From the top of the records below, return each line exactly, ending with the line that contains "radii = outside_radius(heights, away)".

----- Source records

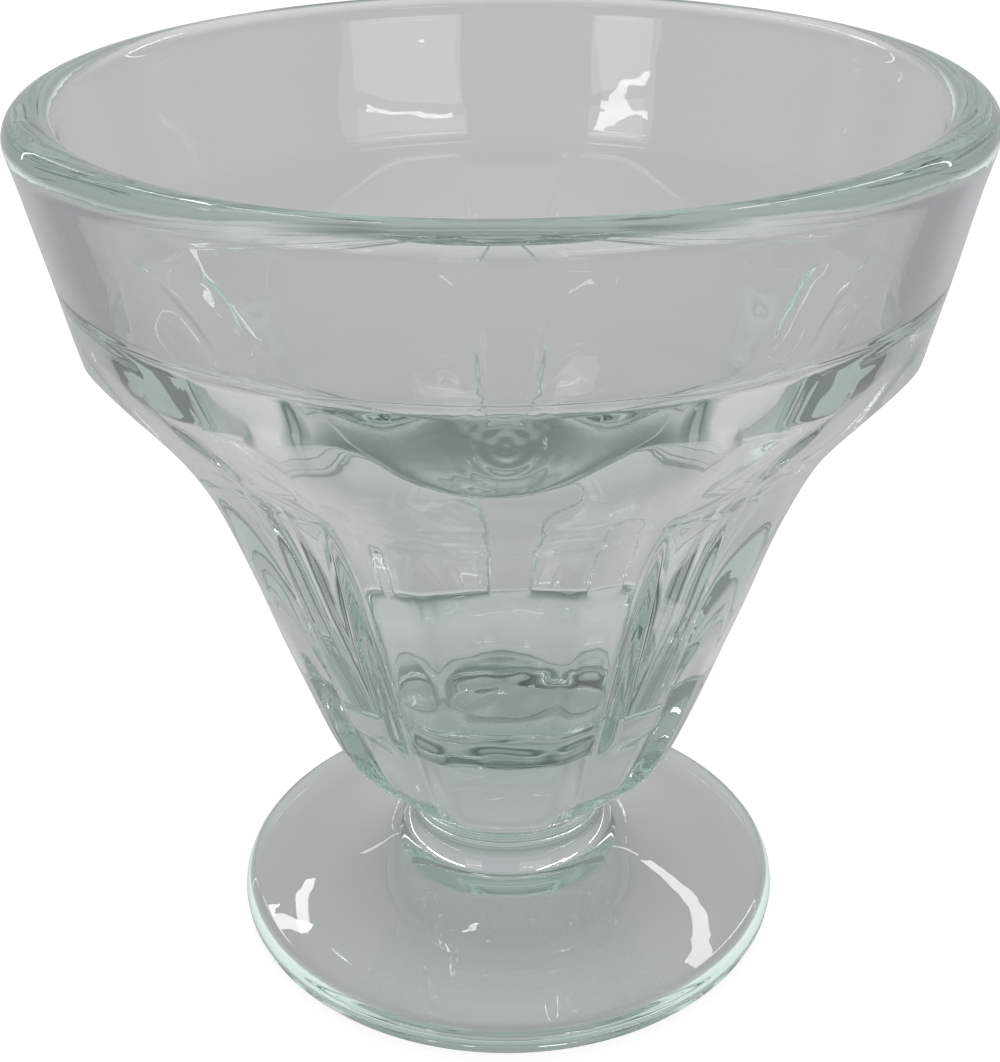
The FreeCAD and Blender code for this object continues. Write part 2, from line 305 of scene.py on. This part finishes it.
def columns():
    """Angles of the mesh's columns, from -Y towards +X: even steps across a petal, a rib's side
    wall, the rib and its other wall, once for each petal."""
    petal = PETAL_HALF_ANGLE
    rib = petal + RIB_WALL_ANGLE
    pitch = np.concatenate([
        np.linspace(-petal, petal, PETAL_COLUMNS, endpoint=False),
        np.linspace(petal, rib, RIB_WALL_COLUMNS, endpoint=False),
        np.linspace(rib, PITCH - rib, RIB_COLUMNS, endpoint=False),
        np.linspace(PITCH - rib, PITCH - petal, RIB_WALL_COLUMNS, endpoint=False),
    ])
    return (pitch + PITCH * np.arange(PETAL_COUNT)[:, None]).ravel()


def glass_grid():
    """Radius, height and angle of every point, in rings from the middle of the foot's underside
    over the outside, the lip and the inside to the middle of its bottom. After them come the
    numbers of the first ring on the petals and of the first on the lip."""
    angle = columns()
    away = np.abs((angle + PITCH / 2) % PITCH - PITCH / 2)
    foot = foot_profile()
    top = lip_and_cavity_profile()

    # The petals' rings follow the hem, so that it is a clean line of edges.
    on_rib = rib_share(away)
    hem = hem_height(away) * (1.0 - on_rib) + (HEM_HEIGHT - RIB_RING_DROP) * on_rib
    stretches = [np.linspace(*stretch, endpoint=False) for stretch in PETAL_RINGS]
    petal_heights = BASE_HEIGHT + np.concatenate(stretches)[:, None] * (hem - BASE_HEIGHT)
    band_top = TOTAL_HEIGHT - LIP_ROUND
    risen = np.linspace(0.0, 1.0, BAND_RINGS, endpoint=False)[:, None] ** BAND_CROWDING
    heights = np.concatenate([petal_heights, hem + risen * (band_top - hem)])
    radii = outside_radius(heights, away)

    flat = np.ones_like(angle)
    all_radii = np.concatenate([foot[:, :1] * flat, radii, top[:, :1] * flat])
    all_heights = np.concatenate([foot[:, 1:] * flat, heights, top[:, 1:] * flat])
    return all_radii, all_heights, angle, len(foot), len(foot) + len(heights)


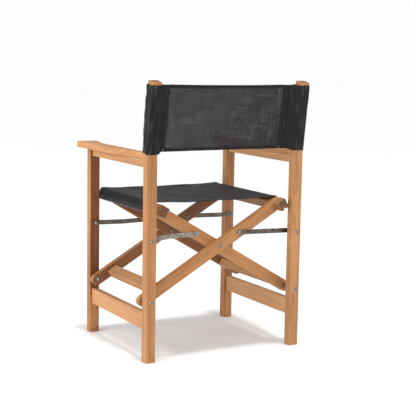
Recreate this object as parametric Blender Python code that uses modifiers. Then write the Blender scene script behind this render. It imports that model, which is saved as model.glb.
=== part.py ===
"""Folding wooden chair with crossed legs, flat arms and two slung fabric panels.

Units are metres, +Z is up, the sitter faces -Y and +X is the sitter's left.
The chair stands open. Its two side frames are joined by two crossed pairs of bars: the
outer pair is bolted to the left side frame, the inner pair to the right side frame.
"""

import math

import bmesh
import bpy
from mathutils import Matrix, Vector

# ---------------------------------------------------------------- driving dimensions
chair_height = 0.863
post_spacing = 0.520  # between the centres of the left and right posts
row_spacing = 0.4334  # between the centres of the front legs and the rear posts

post_width = 0.034
post_depth = 0.030
post_kink_height = 0.640  # the rear posts lean back above this height
post_rake = math.radians(7.0)
post_corner_radius = 0.003
foot_chamfer = 0.0012
top_chamfer = 0.0022
top_slope = math.radians(12.0)  # the tops of the rear posts fall to the rear
leg_corner_radius = 0.003

arm_top_height = 0.6445
arm_thickness = 0.020
arm_outer_reach = 0.036  # beyond the post centre, sideways
arm_inner_reach_front = 0.032
arm_inner_reach_rear = 0.010
arm_rear_width = 0.019
arm_front_overhang = 0.0603  # in front of the leg centre
arm_rear_gap = 0.0085  # between the arm and the rear post
arm_inner_bend = 0.155  # length over which the inner edge curves in
arm_outer_bend_start = 0.215  # from the front end
arm_outer_bend = 0.225
arm_front_radius = 0.005
arm_rear_radius = 0.002
arm_edge = 0.0025

apron_height = 0.0245
apron_thickness = 0.020
side_rail_clearance = 0.013  # below the lower ends of the bars
side_rail_height = 0.053
side_rail_thickness = 0.020
board_inset = 0.0065  # aprons and side rails, from the outer face of the posts

bar_width = 0.036
bar_thickness = 0.022
bar_gap = 0.001  # between the two crossed bars of a row
row_gap = 0.0115  # between a post and the bar next to it
pivot_height = 0.188
centre_height = 0.340
bar_foot = 0.022  # from the lower pivot to the end of the bar
bar_tongue_bottom = 0.003  # the end of the bar is cut away below this line
bar_tip_radius = 0.006
bar_tip_inset = 0.0005  # behind the outer face of the seat rail

rail_width = 0.030  # along the bar
rail_step = 0.003  # the seat rail is this much shallower than the bars
rail_clearance = 0.00676  # between the seat rail and the inner face of a leg
rail_front_overhang = 0.0213  # in front of the leg centre
rail_rear_overhang = 0.0043  # behind the post centre
rail_edge = 0.0006
rail_top_radius = 0.003
rail_bottom_radius = 0.002
rod_bore_radius = 0.006
rod_bore_drop = 0.0075
rod_slot_width = 0.005
rod_radius = 0.0042
rod_inset = 0.002  # from each end of the seat rail

stretcher_width = 0.035
stretcher_depth = 0.025
stretcher_place = 0.058  # from the lower pivot

link_pivot_height = 0.3766
link_place = 0.0815  # from the crossing, up the bar
link_width = 0.015
link_thickness = 0.003
link_bend_start = 0.016  # from the post pivot to the cranked part of a left link
link_bend_end = 0.47  # end of the cranked part, as a share of the link's length

bolt_radius = 0.003
bolt_head_radius = 0.0065
bolt_head_height = 0.0042
bolt_socket_radius = 0.0024
bolt_socket_depth = 0.0024
nut_radius = 0.0062
nut_height = 0.0045
spacer_radius = 0.008
link_spacer_radius = 0.006
rivet_head_height = 0.0026

seat_rear_clearance = 0.001  # in front of the rear bar of the outer pair
seat_flap_rise = 0.004  # edge of the fabric, above the underside of the rail
fabric_thickness = 0.0015
seat_sag = 0.006
back_drop = 0.0135  # top of the back panel, below the post tops
back_lift = 0.0065  # bottom of the back panel, above the kink
sleeve_thickness = 0.0015
panel_thickness = 0.002
panel_rear_offset = 0.006  # panel plane, in front of the middle of the post

gap = 0.0003  # between faces that touch on the real chair
hole_clearance = 0.0003
fabric_clearance = 0.0006
wood_edge = 0.0018  # rounded edges of the boards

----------

> **Answer to this exercise**:
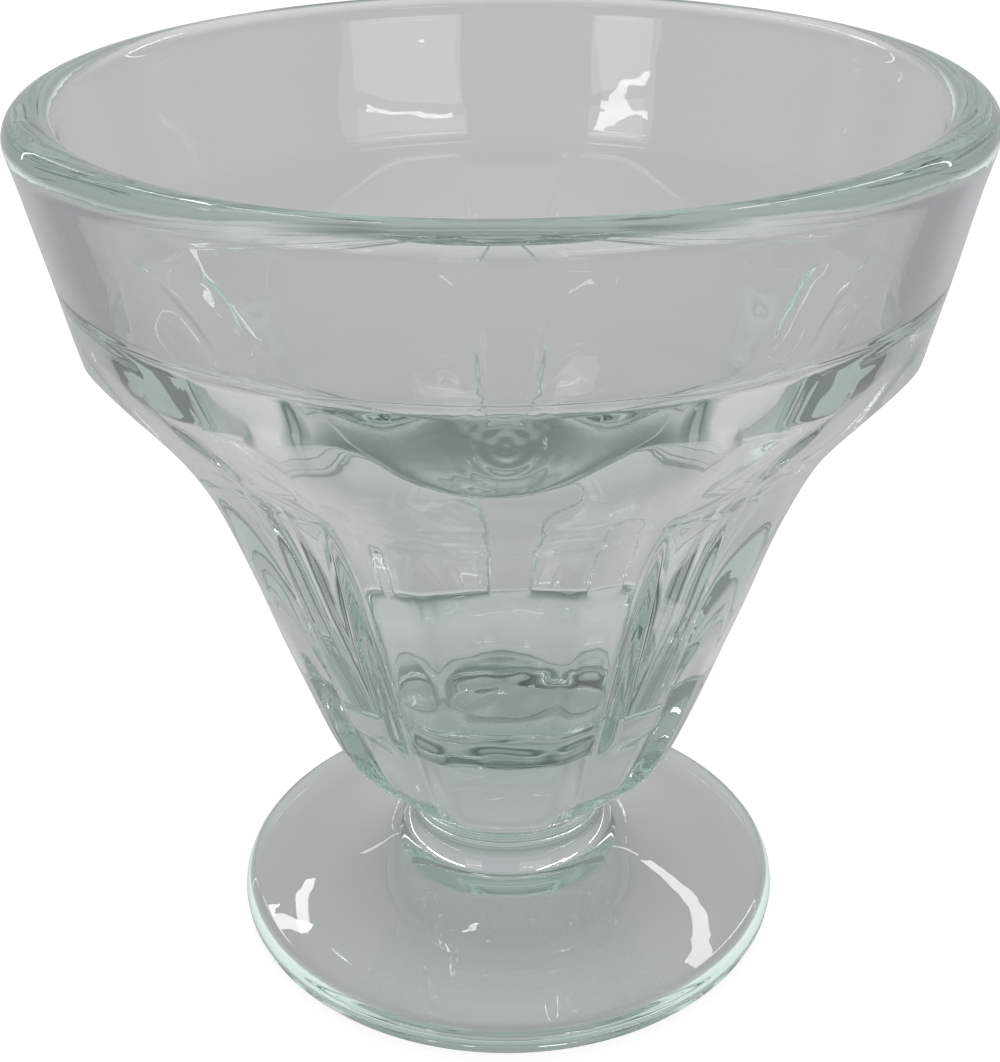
The FreeCAD and Blender code for this object continues. Write part 2, from line 305 of scene.py on. This part finishes it.
def columns():
    """Angles of the mesh's columns, from -Y towards +X: even steps across a petal, a rib's side
    wall, the rib and its other wall, once for each petal."""
    petal = PETAL_HALF_ANGLE
    rib = petal + RIB_WALL_ANGLE
    pitch = np.concatenate([
        np.linspace(-petal, petal, PETAL_COLUMNS, endpoint=False),
        np.linspace(petal, rib, RIB_WALL_COLUMNS, endpoint=False),
        np.linspace(rib, PITCH - rib, RIB_COLUMNS, endpoint=False),
        np.linspace(PITCH - rib, PITCH - petal, RIB_WALL_COLUMNS, endpoint=False),
    ])
    return (pitch + PITCH * np.arange(PETAL_COUNT)[:, None]).ravel()


def glass_grid():
    """Radius, height and angle of every point, in rings from the middle of the foot's underside
    over the outside, the lip and the inside to the middle of its bottom. After them come the
    numbers of the first ring on the petals and of the first on the lip."""
    angle = columns()
    away = np.abs((angle + PITCH / 2) % PITCH - PITCH / 2)
    foot = foot_profile()
    top = lip_and_cavity_profile()

    # The petals' rings follow the hem, so that it is a clean line of edges.
    on_rib = rib_share(away)
    hem = hem_height(away) * (1.0 - on_rib) + (HEM_HEIGHT - RIB_RING_DROP) * on_rib
    stretches = [np.linspace(*stretch, endpoint=False) for stretch in PETAL_RINGS]
    petal_heights = BASE_HEIGHT + np.concatenate(stretches)[:, None] * (hem - BASE_HEIGHT)
    band_top = TOTAL_HEIGHT - LIP_ROUND
    risen = np.linspace(0.0, 1.0, BAND_RINGS, endpoint=False)[:, None] ** BAND_CROWDING
    heights = np.concatenate([petal_heights, hem + risen * (band_top - hem)])
    radii = outside_radius(heights, away)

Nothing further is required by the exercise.